Beatko ( i inni zainteresowani ) Lejdusia to wyjątkowa sunia i wyjątkowego domku potrzebuje. Decyzja na 100% jeszcze nie zapadła. Pani Alicja jest pt. domkiem właśnie dla Lejdusi. Czekam tylko na wynik wizyty i wtedy oczywiście Was poinformuję
Kochani są powody do radości - Lejdusia już nie szuka domu Zamieszka z Panią Alicją i jej bliskimi pod Sanokiem Pani Alu - serdecznie gratuluję i baaardzo się cieszę - jestem pewna, że bedzie u Was bezpieczna i szczęśliwa
Bardzo się cieszę, że znalezli się ludzie gotowi przygarnąć i pokochać tą sunię. Życzę jej dużo zdrówka i już tylko samych szczęśliwych dni w nowej rodzinie.
daria napisał(a):Irek chyba będzie płakał za księżniczką
Irek jak Irek ale Ulka, żona Irka to na pewno nie jedną łezkę uroni. Chciałabym w tym miejscu bardzo serdecznie podziękować Ulce za opiekę i troskę jaką okazywała naszej księżniczce.

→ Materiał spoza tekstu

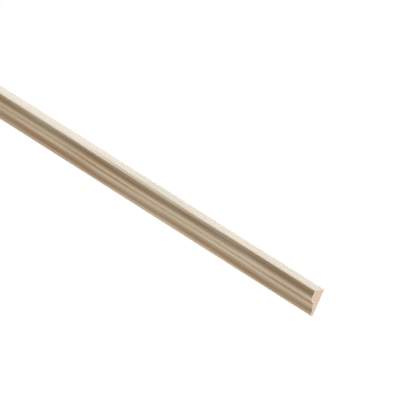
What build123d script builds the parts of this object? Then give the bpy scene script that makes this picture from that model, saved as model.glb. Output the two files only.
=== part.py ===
from build123d import *

import math
import os

# Torus moulding: one stick of softwood, run through a moulder to one section.
# It lies on its flat back. X runs along the stick, Y across it, Z up out of the wall.
# The thick edge is on the +Y side. The origin is the middle of the back.
# All sizes are in millimetres.

# Overall size of the stick
length = 2400.0
width = 20.0
thickness = 12.0

# Torus, the rounded member along the thick edge
torus_width = 9.65
crown_inset = 3.3
crown_radius = 13.5
nose_radius = 5.35

# Quirk, the narrow groove under the torus
quirk_width = 0.5
quirk_drop = 0.3
quirk_depth = 0.5

# Ogee, a small round above a long shallow hollow, that runs out to the margin
round_share = 0.05

# Margin, the thin edge that meets the wall; its top still slopes like the end of the hollow
margin_slope = 15.0
margin_height = 3.1
margin_flat = 0.3
margin_round = 1.1

# Softening that the planer and a rub of sandpaper leave on the long corners
face_arris = 0.6
back_arris = 0.15


def torus_centres():
    """Centres of the broad crown arc and of the tighter nose arc, which share a tangent."""
    crown = Vector(crown_inset, thickness - crown_radius)
    nose_inset = torus_width - nose_radius
    rise = math.sqrt((crown_radius - nose_radius) ** 2 - (nose_inset - crown_inset) ** 2)
    return crown, Vector(nose_inset, crown.Y + rise)


def ogee(run, drop):
    """Steepest angle and the two radii of the ogee that leaves the quirk level.

    The round and the hollow share a tangent, and the hollow ends at the margin's slope.
    """
    slope = math.radians(margin_slope)
    hollow_share = 1 - round_share
    level = run * (round_share + hollow_share * math.cos(slope)) + drop * hollow_share * math.sin(slope)
    steepest = math.atan2(drop, run) + math.acos(level / math.hypot(run, drop))
    radii = run / (math.sin(steepest) - hollow_share * math.sin(slope))
    return math.degrees(steepest), radii * round_share, radii * hollow_share


def section():
    """The moulded section: local X runs in from the thick edge, local Y up from the back."""
    crown, nose = torus_centres()
    arris_angle = math.degrees(math.acos(-crown_inset / crown_radius))
    join_angle = math.degrees(math.atan2(nose.Y - crown.Y, nose.X - crown.X))

    quirk_floor = nose.Y - quirk_drop
    ogee_start = Vector(torus_width + quirk_width, quirk_floor + quirk_depth)
    slope = math.radians(margin_slope)
    margin_end = Vector(width - margin_round * (1 - math.sin(slope)), margin_height)
    margin_start = margin_end + Vector(-math.cos(slope), math.sin(slope)) * margin_flat
    steepest, round_radius, hollow_radius = ogee(margin_start.X - ogee_start.X, ogee_start.Y - margin_start.Y)

    with BuildSketch() as profile:
        with BuildLine():
            crown_arc = CenterArc(crown, crown_radius, arris_angle, join_angle - arris_angle)
            nose_arc = CenterArc(nose, nose_radius, join_angle, -join_angle)
            Polyline(nose_arc @ 1, (torus_width, quirk_floor), (ogee_start.X, quirk_floor), ogee_start)
            round_arc = JernArc(ogee_start, (1, 0), round_radius, -steepest)
            hollow_arc = JernArc(round_arc @ 1, round_arc % 1, hollow_radius, steepest - margin_slope)
            margin = Line(hollow_arc @ 1, margin_end)
            edge_arc = JernArc(margin @ 1, margin % 1, margin_round, margin_slope - 90)
            Polyline(edge_arc @ 1, (width, 0), (0, 0), crown_arc @ 0)
        make_face()
        fillet(profile.vertices().sort_by_distance(crown_arc @ 0)[0], face_arris)
        fillet(profile.vertices().filter_by_position(Axis.Y, 0, 0), back_arris)
    return profile.sketch


def build_stick():
    """The section drawn at the sawn end on +X and carried the whole length of the stick."""
    near_end = Plane(origin=(length / 2, width / 2, 0), x_dir=(0, -1, 0), z_dir=(-1, 0, 0))
    return extrude(near_end * section(), amount=length)


os.makedirs("parts", exist_ok=True)
export_step(build_stick(), "parts/moulding.step")
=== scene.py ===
import math

import bmesh
import bpy
from mathutils import Matrix, Vector


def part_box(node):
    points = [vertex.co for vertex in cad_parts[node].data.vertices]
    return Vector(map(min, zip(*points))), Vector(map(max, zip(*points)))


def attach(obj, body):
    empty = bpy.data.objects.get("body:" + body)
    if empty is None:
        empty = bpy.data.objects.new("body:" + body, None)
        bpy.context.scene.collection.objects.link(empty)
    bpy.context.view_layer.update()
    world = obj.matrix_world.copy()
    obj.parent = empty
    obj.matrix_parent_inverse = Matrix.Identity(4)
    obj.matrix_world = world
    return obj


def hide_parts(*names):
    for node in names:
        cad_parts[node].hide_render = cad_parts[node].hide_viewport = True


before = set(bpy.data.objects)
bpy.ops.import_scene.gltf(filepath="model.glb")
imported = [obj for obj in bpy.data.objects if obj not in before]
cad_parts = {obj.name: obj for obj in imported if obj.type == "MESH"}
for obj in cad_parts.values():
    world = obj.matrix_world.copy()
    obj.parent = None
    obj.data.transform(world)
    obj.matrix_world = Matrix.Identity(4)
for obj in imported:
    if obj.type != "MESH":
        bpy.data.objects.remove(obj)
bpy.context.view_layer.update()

MM = 0.001

# The stick's own box, from the frame
STICK_LOW, STICK_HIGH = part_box("moulding")
HALF_LENGTH = STICK_HIGH.x
THICK_EDGE = STICK_HIGH.y
THIN_EDGE = STICK_LOW.y
CROWN = STICK_HIGH.z

# Section of the stick, in metres and radians
TORUS_WIDTH = 9.65 * MM
CROWN_INSET = 3.3 * MM
CROWN_RADIUS = 13.5 * MM
NOSE_RADIUS = 5.35 * MM
QUIRK_DROP = 0.3 * MM
QUIRK_DEPTH = 0.5 * MM
ROUND_SHARE = 0.05
MARGIN_SLOPE = math.radians(15)
MARGIN_HEIGHT = 3.1 * MM
MARGIN_FLAT = 0.3 * MM
MARGIN_ROUND = 1.1 * MM
BACK_ARRIS = 0.15 * MM
END_ARRIS = 0.12 * MM

# The quirk is cut 0.5 mm wide. Its shadow is less than a pixel wide and would break up into dots,
# so it is drawn narrower, with a bottom that turns through a quarter circle and a rounded lip.
QUIRK_WIDTH = 0.35 * MM
QUIRK_TURN = math.radians(90)
QUIRK_LIP = 0.06 * MM

# How the face arris is rubbed down along the stick: place, reach down the thick edge,
# reach over the face, and how far the rubbed surface turns between the two
ARRIS_STATIONS = (
    (HALF_LENGTH, 0.50 * MM, 0.55 * MM, math.radians(70)),
    (1.098, 0.50 * MM, 0.55 * MM, math.radians(70)),
    (1.086, 0.90 * MM, 0.85 * MM, math.radians(50)),
    (1.074, 1.40 * MM, 1.10 * MM, math.radians(30)),
    (1.000, 1.70 * MM, 1.20 * MM, math.radians(24)),
    (-HALF_LENGTH, 1.70 * MM, 1.20 * MM, math.radians(24)),
)

# Facets along the curves
CROWN_STEPS = 20
NOSE_STEPS = 24
QUIRK_STEPS = 8
LIP_STEPS = 6
ROUND_STEPS = 8
HOLLOW_STEPS = 12
MARGIN_STEPS = 8
ARRIS_STEPS = 8
BACK_STEPS = 3
SHARP_ANGLE = math.radians(30)
SAME_PLACE = 0.001 * MM

# The sawn ends take the second of the stick's two materials
SAWN = 1

# The camera: where it looks, from which side, and its lens
AIM = Vector((1.1090, 0.0309, 0.0385))
VIEW_AZIMUTH = math.radians(35.905)
VIEW_ELEVATION = math.radians(57.933)
VIEW_ROLL = math.radians(-98.319)
VIEW_DISTANCE = 3.336
LENS = 455.0
CLIP_END = 100.0

# Strength of the even light from all round
SKY_LIGHT = 0.25

# Two broad lights from far off: name, side and height in degrees, strength, breadth in degrees.
# The side turns from +X towards +Y.
LIGHTS = (
    ("key", 45, 6.5, 0.86, 10),
    ("fill", -90, 11, 0.79, 24),
)

# The floor: how far it reaches, how pale it is to the stick, and the glow and faint shadow that are seen
FLOOR_REACH = 60
FLOOR_PALE = (0.9, 0.9, 0.9, 1)
FLOOR_ROUGHNESS = 0.9
FLOOR_GLOW = 0.94
FLOOR_SHADOW = (0.14, 0.14, 0.14, 1)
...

Dopiero dotarłam. Jestem pewna, że w tym domku Lejdi nie zabraknie miłości a ona odwdzięczy się tym samym. Trzymamy kciuki za jak najszybsze trafienie suni do nowego domku. Pani Alicjo bardzo miło było nam panią poznać. A teraz tylko czekamy na nową berneńkę w okolicy !
Kochani, Na podstawie wszystkich za i przeciw - postanowiliśmy, że Lejdi pojedzie do nowego domku już w najbliższym czasie. Stan jej zdrowia nadal wymaga brania lekarstw - kuracja będzie jeszcze trochę trwała - bo to zapalenie wymaga po prostu czasu, żeby sunia mogła dojść do siebie. Dopóki nie zakończy leczenia nie może być poddana sterylizacji. Lejdi dalsze leczenie (z naszym nieustannym zaangażowaniem) będzie przechodziła u Pani Ali. Jestem pewna, że tak będzie najlepiej dla naszej perełki. Wszelkie informacje o stanie zdrowia suni weci przekażą sobie bezpośrednio. Z sunią do Pani Ali pojedzie kompletna dokumentacja. Lejdi to straszna przylepa. Zasługuje na to, żeby jak najszybciej stać się "oczkiem w głowie" dla swojej rodziny. Ona potrzebuje ciepła i jak najszybszej stabilizacji. Nie chcemy dopuścić, żeby przywiązała się do Irka i jego rodziny - a oni do niej - bo po dłuższym czasie rozstanie byłoby ciężkie dla obu stron.